Plans to create a voluntary register of licensed engineers have been branded ‘a recipe for confusion’ by the boss of one of the UK’s top engineering institutions.
Trevor Evans, chief executive of the 23,000-strong Institution of Chemical Engineers, said his organisation has rejected proposals from the Engineering Council to create a new brand of professional engineer the Licensed Engineering Practitioner.
‘The scheme would add yet another title at a time when all our efforts should go into promoting the CEng and IEng titles,’ he said.
The proposals involve launching a voluntary register of engineers working in selected disciplines with a safety-critical element.
They are part of a package of measures which also involve the creation of the ‘Eng’ title for chartered and incorporated engineers an initiative dismissed by Evans as ‘a dead duck’.
The licensing plans would involve regular third-party assessment of the competence to practise of an engineer, who would then be able to use the title Licensed Engineering Practitioner.
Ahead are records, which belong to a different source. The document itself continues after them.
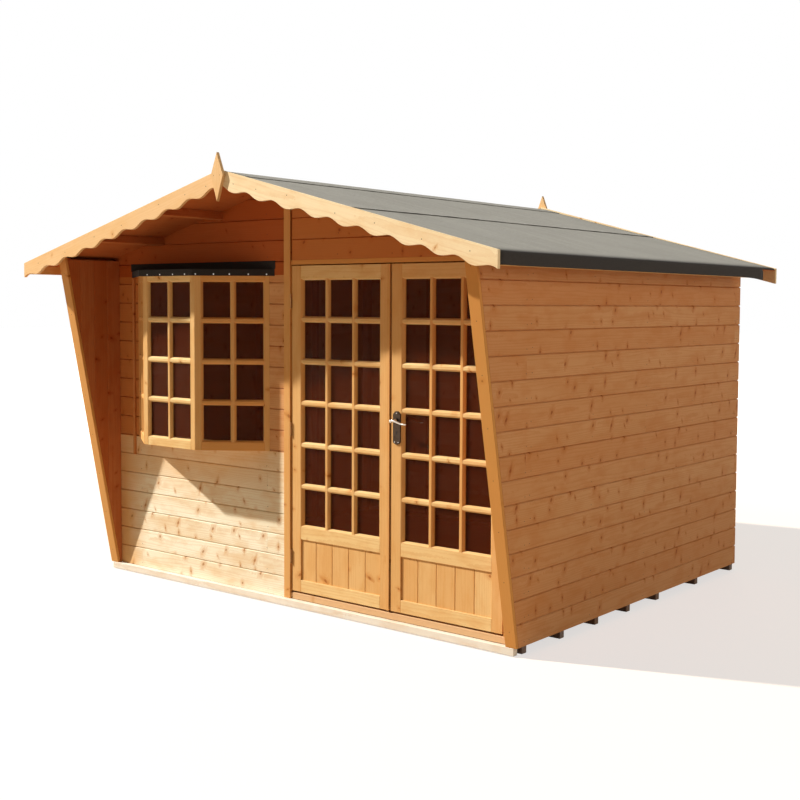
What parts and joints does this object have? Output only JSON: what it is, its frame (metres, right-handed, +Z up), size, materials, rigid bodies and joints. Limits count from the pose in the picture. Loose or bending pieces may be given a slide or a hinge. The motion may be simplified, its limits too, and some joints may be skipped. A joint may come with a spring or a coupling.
{
  "type": "summer house",
  "caption": "Timber summer house with a pitched felt roof, a mitred bay window, hinged double glazed doors, sloping porch wings and scalloped bargeboards.",
  "frame": {"origin": "on the ground, in the middle of the building's bounding box", "axes": "+X across the front, to the right as a visitor faces it; -Y out of the front; +Z up"},
  "size_m": [3.3856, 3.02, 2.3903],
  "materials": {
    "board_timber": "golden stain on planed shiplap boards",
    "trim_timber": "golden stain on planed boards",
    "inner_timber": "golden stain on sawn timber",
    "pale_timber": "pale golden stain",
    "bearer_timber": "grey-brown treated timber",
    "roof_felt": "mineral-faced bitumen felt",
    "glass": "clear",
    "steel": "zinc plated",
    "chrome": "polished"
  },
  "bodies": {
    "house": {"floor_bearers": "bearer_timber", "floor_boards": "inner_timber", "left_side_wall": "board_timber", "right_side_wall": "board_timber", "back_wall": "board_timber", "wall_framing": "inner_timber", "wing_linings": "board_timber", "wing_covers": "trim_timber", "front_edge_board": "pale_timber", "wall_below_bay": "board_timber", "wall_beside_bay": "board_timber", "wall_over_bay": "board_timber", "wall_over_doors": "board_timber", "bay_panel_framing": "inner_timber", "door_frame": "trim_timber", "door_sill": "pale_timber", "cover_strips": "trim_timber", "bay_board": "inner_timber", "bay_head": "trim_timber", "bay_flashing": "roof_felt", "bay_left_sash": "trim_timber", "bay_front_sash": "trim_timber", "bay_right_sash": "trim_timber", "bay_glass": "glass", "purlins": "inner_timber", "roof_boards": "inner_timber", "left_roof_felt": "roof_felt", "right_roof_felt": "roof_felt", "ridge_cap": "roof_felt", "eave_boards": "trim_timber", "front_bargeboards": "trim_timber", "back_bargeboards": "trim_timber", "finials": "trim_timber", "jamb_hinge_leaves": "steel"},
    "left_door": {"left_door": "trim_timber", "left_door_glass": "glass", "left_door_panel": "board_timber", "left_door_hinges": "steel", "meeting_strip": "trim_timber"},
    "right_door": {"right_door": "trim_timber", "right_door_glass": "glass", "right_door_panel": "board_timber", "right_door_hinges": "steel", "lock_plates": "chrome"},
    "lever": {"lever_handle": "chrome"}
  },
  "joints": [
    {"name": "left_door_hinge", "type": "hinge", "parent": "house", "child": "left_door", "pos_m": [0.0205, -1.005, 0.963], "axis": [0, 0, -1], "range_deg": [0, 95]},
    {"name": "right_door_hinge", "type": "hinge", "parent": "house", "child": "right_door", "pos_m": [1.401, -1.005, 0.963], "axis": [0, 0, 1], "range_deg": [0, 90]},
    {"name": "lever_turn", "type": "hinge", "parent": "right_door", "child": "lever", "pos_m": [0.7535, -0.982, 1.058], "axis": [0, 1, 0], "range_deg": [0, 40], "stiffness_Nm_per_rad": 1, "springref_deg": -34.38}
  ]
}
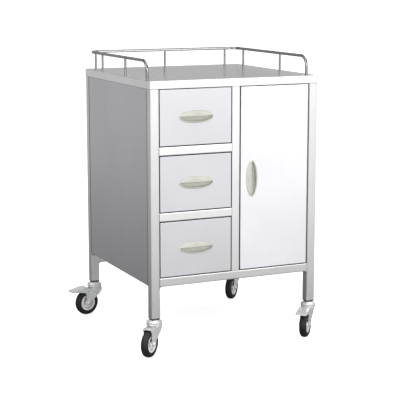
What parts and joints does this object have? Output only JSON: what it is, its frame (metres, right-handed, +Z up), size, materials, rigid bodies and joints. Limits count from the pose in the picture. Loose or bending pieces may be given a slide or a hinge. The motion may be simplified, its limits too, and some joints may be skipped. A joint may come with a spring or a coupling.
{
  "type": "crash cart",
  "caption": "Wheeled stainless steel medical cart with stacked drawers, a side-hinged cupboard door, a guard rail round the top and swivel casters with foot brakes.",
  "frame": {"origin": "on the floor, below the middle of the cabinet", "axes": "+X to the cart's right seen from the front, +Y to its back, +Z up"},
  "size_m": [0.6953, 0.6789, 0.9495],
  "materials": {
    "stainless_frame": "satin polished tube and sheet",
    "stainless_panel": "fine brushed sheet",
    "stainless_front": "satin sheet with a pale film look",
    "polished_rail": "polished",
    "galvanised_steel": "galvanised sheet",
    "zinc_plate": "bright zinc plate",
    "pull_plastic": "fine textured moulding",
    "grey_plastic": "moulded",
    "core_plastic": "moulded nylon",
    "tyre_rubber": "matt rubber",
    "catch_magnet": "moulded"
  },
  "bodies": {
    "cabinet": {"leg_front_left": "stainless_frame", "leg_front_right": "stainless_frame", "leg_rear_left": "stainless_frame", "leg_rear_right": "stainless_frame", "leg_end_plugs": "grey_plastic", "front_bottom_rail": "stainless_frame", "rear_bottom_rail": "stainless_frame", "front_top_rail": "stainless_frame", "drawer_dividers": "stainless_frame", "centre_stile": "stainless_frame", "side_panel_left": "stainless_panel", "side_panel_right": "stainless_panel", "back_panel": "stainless_panel", "floor_panel": "galvanised_steel", "partition_panel": "galvanised_steel", "tabletop": "stainless_panel", "shelf": "galvanised_steel", "shelf_brackets": "galvanised_steel", "guard_rail": "polished_rail", "rail_posts": "polished_rail", "slide_tracks": "galvanised_steel", "hinge_frame_leaf": "galvanised_steel", "door_catch": "catch_magnet", "caster_heads": "zinc_plate", "caster_stem_nuts": "zinc_plate"},
    "drawer_bottom": {"drawer_bottom_front": "stainless_front", "drawer_bottom_box": "galvanised_steel", "drawer_bottom_handle": "pull_plastic", "drawer_bottom_runners": "galvanised_steel"},
    "drawer_middle": {"drawer_middle_front": "stainless_front", "drawer_middle_box": "galvanised_steel", "drawer_middle_handle": "pull_plastic", "drawer_middle_runners": "galvanised_steel"},
    "drawer_top": {"drawer_top_front": "stainless_front", "drawer_top_box": "galvanised_steel", "drawer_top_handle": "pull_plastic", "drawer_top_runners": "galvanised_steel"},
    "door": {"door_skin": "stainless_front", "door_liner": "galvanised_steel", "door_handle": "pull_plastic", "hinge_door_leaf": "galvanised_steel", "catch_plate": "galvanised_steel"},
    "caster_front_left": {"caster_fork_front_left": "zinc_plate", "wheel_axle_front_left": "zinc_plate"},
    "wheel_front_left": {"wheel_core_front_left": "core_plastic", "tyre_front_left": "tyre_rubber"},
    "caster_front_right": {"caster_fork_front_right": "zinc_plate", "wheel_axle_front_right": "zinc_plate"},
    "wheel_front_right": {"wheel_core_front_right": "core_plastic", "tyre_front_right": "tyre_rubber"},
    "pedal_front_right": {"brake_pedal_front_right": "zinc_plate"},
    "caster_rear_left": {"caster_fork_rear_left": "zinc_plate", "wheel_axle_rear_left": "zinc_plate"},
    "wheel_rear_left": {"wheel_core_rear_left": "core_plastic", "tyre_rear_left": "tyre_rubber"},
    "pedal_rear_left": {"brake_pedal_rear_left": "zinc_plate"},
    "caster_rear_right": {"caster_fork_rear_right": "zinc_plate", "wheel_axle_rear_right": "zinc_plate"},
    "wheel_rear_right": {"wheel_core_rear_right": "core_plastic", "tyre_rear_right": "tyre_rubber"}
  },
  "joints": [
    {"name": "drawer_bottom_slide", "type": "slide", "parent": "cabinet", "child": "drawer_bottom", "axis": [0, -1, 0], "range_m": [0, 0.4]},
    {"name": "drawer_middle_slide", "type": "slide", "parent": "cabinet", "child": "drawer_middle", "axis": [0, -1, 0], "range_m": [0, 0.4]},
    {"name": "drawer_top_slide", "type": "slide", "parent": "cabinet", "child": "drawer_top", "axis": [0, -1, 0], "range_m": [0, 0.4]},
    {"name": "door_hinge", "type": "hinge", "parent": "cabinet", "child": "door", "pos_m": [0.2664, -0.2962, 0.5565], "axis": [0, 0, 1], "range_deg": [0, 110]},
    {"name": "caster_front_left_swivel", "type": "hinge", "parent": "cabinet", "child": "caster_front_left", "pos_m": [-0.2835, -0.2835, 0.1], "axis": [0, 0, 1], "continuous": true},
    {"name": "wheel_front_left_spin", "type": "hinge", "parent": "caster_front_left", "child": "wheel_front_left", "pos_m": [-0.30935, -0.30558, 0.045], "axis": [0.6494, -0.7604, 0], "continuous": true},
    {"name": "caster_front_right_swivel", "type": "hinge", "parent": "cabinet", "child": "caster_front_right", "pos_m": [0.2835, -0.2835, 0.1], "axis": [0, 0, 1], "continuous": true},
    {"name": "wheel_front_right_spin", "type": "hinge", "parent": "caster_front_right", "child": "wheel_front_right", "pos_m": [0.2601, -0.30816, 0.045], "axis": [0.7254, -0.6884, 0], "continuous": true},
    {"name": "brake_front_right_pedal", "type": "hinge", "parent": "caster_front_right", "child": "pedal_front_right", "pos_m": [0.2422, -0.32702, 0.093], "axis": [0.7254, -0.6884, 0], "range_deg": [0, 12]},
    {"name": "caster_rear_left_swivel", "type": "hinge", "parent": "cabinet", "child": "caster_rear_left", "pos_m": [-0.2835, 0.2835, 0.1], "axis": [0, 0, 1], "continuous": true},
    {"name": "wheel_rear_left_spin", "type": "hinge", "parent": "caster_rear_left", "child": "wheel_rear_left", "pos_m": [-0.31656, 0.27556, 0.045], "axis": [0.2334, -0.9724, 0], "continuous": true},
    {"name": "brake_rear_left_pedal", "type": "hinge", "parent": "caster_rear_left", "child": "pedal_rear_left", "pos_m": [-0.34184, 0.26949, 0.093], "axis": [0.2334, -0.9724, 0], "range_deg": [0, 12]},
    {"name": "caster_rear_right_swivel", "type": "hinge", "parent": "cabinet", "child": "caster_rear_right", "pos_m": [0.2835, 0.2835, 0.1], "axis": [0, 0, 1], "continuous": true},
    {"name": "wheel_rear_right_spin", "type": "hinge", "parent": "caster_rear_right", "child": "wheel_rear_right", "pos_m": [0.25884, 0.2601, 0.045], "axis": [0.6884, -0.7254, 0], "continuous": true}
  ]
}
But the voluntary nature of the register has drawn additional criticism. ‘There is no sanction on the engineer for loss of this licence,’ said Evans. ‘It seems to be a scheme that is not going to go very far.’
The Engineering Council admits that the success of a voluntary scheme would depend on employers seeking out LEPs.
‘By going to a licensed practitioner, an employer knows that his skill has been assessed within the past five years,’ said Robin Wilson, chairman of the council’s board for engineers’ regulation, which has drawn up the proposals.
Of the 38 professional institutions, ten are understood to have reacted favourably to the plans.